Solidarité autour des aînés Agora jardinière Les habitants de Doudeville, petite commune située au cœur du pays de Caux, surnommée la capitale du lin, ont une façon bien à eux de tisser des liens entre les générations. Leur méthode : faire pousser des fleurs délicates, des fruits sucrés et des légumes joufflus mais surtout du vivre-ensemble dans un jardin qui fleure bon la Normandie.

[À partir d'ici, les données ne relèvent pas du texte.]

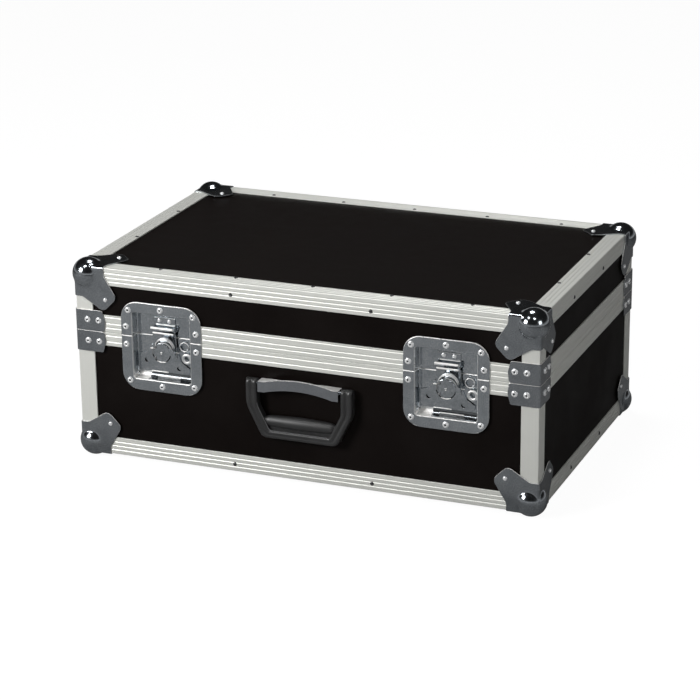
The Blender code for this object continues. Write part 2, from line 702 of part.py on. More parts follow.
def cam():
    """The turning cam about its shaft at the origin: riveted head, shaft, lobe, cap, ears and pin."""
    plate = DISH_FLOOR - PLATE_RISE
    cap_back = cap_front() + CAP_THICKNESS
    pin = wing_axis()
    ear_end = BARREL_LENGTH / 2 + RUN_GAP + EAR_LENGTH
    head = DISH_BACK + FIT_GAP
    parts = [cylinder(LOBE_RADIUS, (0, cap_back - CAP_THICKNESS / 2, -LOBE_OFFSET),
                      (0, plate - FIT_GAP, -LOBE_OFFSET)),
             cylinder(SHAFT_RADIUS, (0, cap_back, 0), (0, head + HEAD_THICKNESS / 2, 0), 16),
             cylinder(HEAD_RADIUS, (0, head, 0), (0, head + HEAD_THICKNESS, 0), 16),
             cylinder(WING_PIN_RADIUS, (pin.x, pin.y, -ear_end + EAR_LENGTH / 2),
                      (pin.x, pin.y, ear_end - EAR_LENGTH / 2), 8)]
    for sign in (-1, 1):
        ends = sorted((sign * ear_end, sign * (ear_end - EAR_LENGTH)))
        parts.append(box((pin.x - BARREL_RADIUS, pin.y - BARREL_RADIUS, ends[0]),
                         (pin.x + BARREL_RADIUS, cap_back - CAP_THICKNESS / 2, ends[1])))
    return join(cylinder(CAP_RADIUS, (0, cap_front(), 0), (0, cap_back, 0), 24), *parts)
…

Le symbole de ce lieu bucolique est un bac à plantations ingénieusement conçu sur trois étages pour permettre aux jardiniers – en herbe ou confirmés – de biner côte à côte à tous les âges de la vie. Cet équipement fabriqué par les travailleurs d’un établissement et service d’aide par le travail (Esat) local contribue à rendre l’endroit aussi accueillant pour tous les jardiniers, quels que soient leur âge et leur niveau d’autonomie. Dans les allées du petit parc inauguré le 24 janvier, la fierté se lit sur les visages des habitants, des élus de la commune et des acteurs locaux de la solidarité réunis pour l’occasion autour des représentants de la MSA Haute Normandie. Ils déambulent entre les fleurs, le récupérateur d’eau, le bac à compost, la serre et le cabanon qui sent encore le bois neuf. Il renferme des outils adaptés à la morphologie des adultes et d’autres aux mains d’enfants.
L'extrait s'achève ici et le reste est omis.